Signed-off-by: Yuyang Du <duyuyang@xxxxxxxxx>
Documentation/locking/lockdep-design.txt | 79 ++++++++++++++++++++++++--------
1 file changed, 61 insertions(+), 18 deletions(-)

diff --git a/Documentation/locking/lockdep-design.txt b/Documentation/locking/lockdep-design.txt
index 39fae14..ae65758 100644
--- a/Documentation/locking/lockdep-design.txt
+++ b/Documentation/locking/lockdep-design.txt
@@ -15,34 +15,48 @@ tens of thousands of) instantiations. For example a lock in the inode
struct is one class, while each inode has its own instantiation of that
lock class.

-The validator tracks the 'state' of lock-classes, and it tracks
-dependencies between different lock-classes. The validator maintains a
-rolling proof that the state and the dependencies are correct.
-Unlike an lock instantiation, the lock-class itself never goes away: when
-a lock-class is used for the first time after bootup it gets registered,
-and all subsequent uses of that lock-class will be attached to this
+The validator tracks the 'usage state' of lock-classes, and it tracks
+the dependencies between different lock-classes. Lock usage indicates
+how a lock is used with regard to its IRQ contexts, while lock
+dependency can be understood as lock order, where L1 -> L2 suggests that
+a task is attempting to acquire L2 while holding L1. From lockdep's
+perspective, the two locks (L1 and L2) are not necessarily related; that
+dependency just means the order ever happened. The validator maintains a
+continuing effort to prove lock usages and dependencies are correct or
+the validator will shoot a splat if incorrect.
+A lock-class's behavior is constructed by its instances collectively:
+when the first instance of a lock-class is used after bootup the class
+gets registered, then all (subsequent) instances will be mapped to the
+class and hence their usages and dependecies will contribute to those of
+the class. A lock-class does not go away when a lock instance does, but
+it can be removed if the memory space of the lock class (static or
+dynamic) is reclaimed, this happens for example when a module is
+unloaded or a workqueue is destroyed.


-The validator tracks lock-class usage history into 4 * nSTATEs + 1 separate
-state bits:
+The validator tracks lock-class usage history and divides the usage into
+(4 usages * n STATEs + 1) categories:

+where the 4 usages can be:
- 'ever held in STATE context'
- 'ever held as readlock in STATE context'
- 'ever held with STATE enabled'
- 'ever held as readlock with STATE enabled'

-Where STATE can be either one of (kernel/locking/lockdep_states.h)
- - hardirq
- - softirq
+where the n STATEs are coded in kernel/locking/lockdep_states.h and as of
+now they include:
+- hardirq
+- softirq

+where the last 1 category is:
- 'ever used' [ == !unused ]

-When locking rules are violated, these state bits are presented in the
-locking error messages, inside curlies. A contrived example:
+When locking rules are violated, these usage bits are presented in the
+locking error messages, inside curlies, with a total of 2 * n STATEs bits.
+A contrived example:

modprobe/2287 is trying to acquire lock:
(&sio_locks[i].lock){-.-.}, at: [<c02867fd>] mutex_lock+0x21/0x24
@@ -51,15 +65,44 @@ locking error messages, inside curlies. A contrived example:
(&sio_locks[i].lock){-.-.}, at: [<c02867fd>] mutex_lock+0x21/0x24

-The bit position indicates STATE, STATE-read, for each of the states listed
-above, and the character displayed in each indicates:
+For a given lock, the bit positions from left to right indicate the usage
+of the lock and readlock (if exists), for each of the n STATEs listed
+above respectively, and the character displayed at each bit position

'.' acquired while irqs disabled and not in irq context
'-' acquired in irq context
'+' acquired with irqs enabled
'?' acquired in irq context with irqs enabled.
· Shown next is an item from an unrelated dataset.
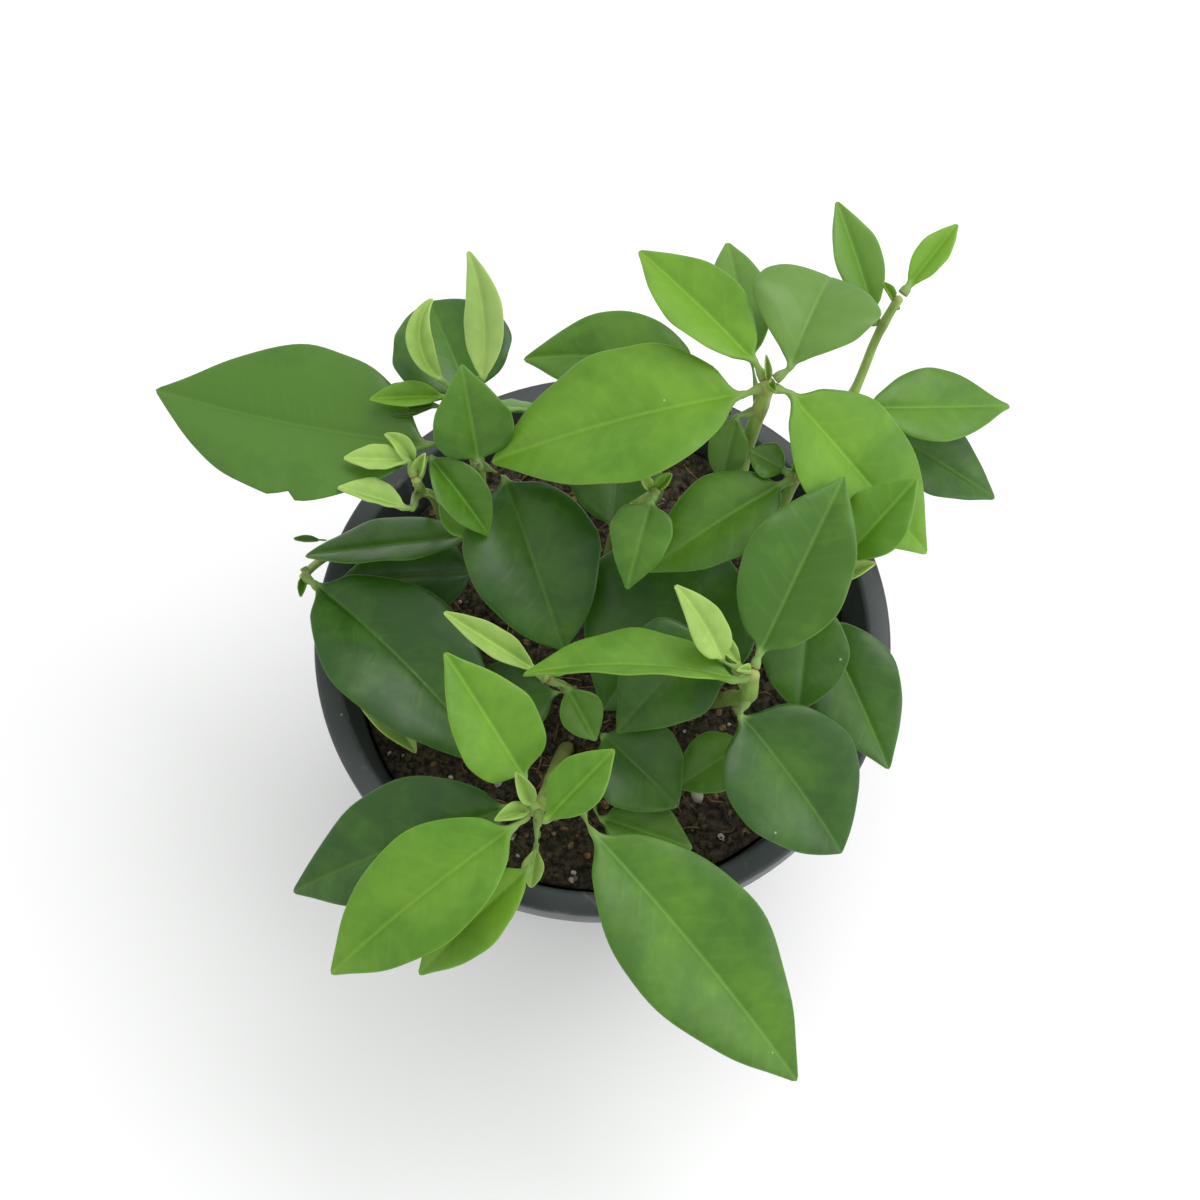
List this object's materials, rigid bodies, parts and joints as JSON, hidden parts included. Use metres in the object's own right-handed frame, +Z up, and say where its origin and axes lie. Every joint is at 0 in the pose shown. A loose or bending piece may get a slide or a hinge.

-Unused mutexes cannot be part of the cause of an error.
+The bits are illustrated with an example:
+ (&sio_locks[i].lock){-.-.}, at: [<c02867fd>] mutex_lock+0x21/0x24
+ ||||
+ ||| \-> softirq disabled and not in softirq context
+ || \--> acquired in softirq context
+ | \---> hardirq disabled and not in hardirq context
+ \----> acquired in hardirq context
+For a given STATE, whether the lock is ever acquired in that STATE
+context and whether that STATE is enabled yields four possible cases as
+shown in the table below. The bit character is able to indicate which
+exact case is for the lock as of the reporting time.
+ -------------------------------------------
+ | | irq enabled | irq disabled |
+ |-------------------------------------------|
+ | ever in irq | ? | - |
+ |-------------------------------------------|
+ | never in irq | + | . |
+ -------------------------------------------
+The character '-' suggests irq is disabled because if otherwise the
+charactor '?' would have been shown instead. Similar deduction can be
+applied for '+' too.
+Unused locks (e.g., mutexes) cannot be part of the cause of an error.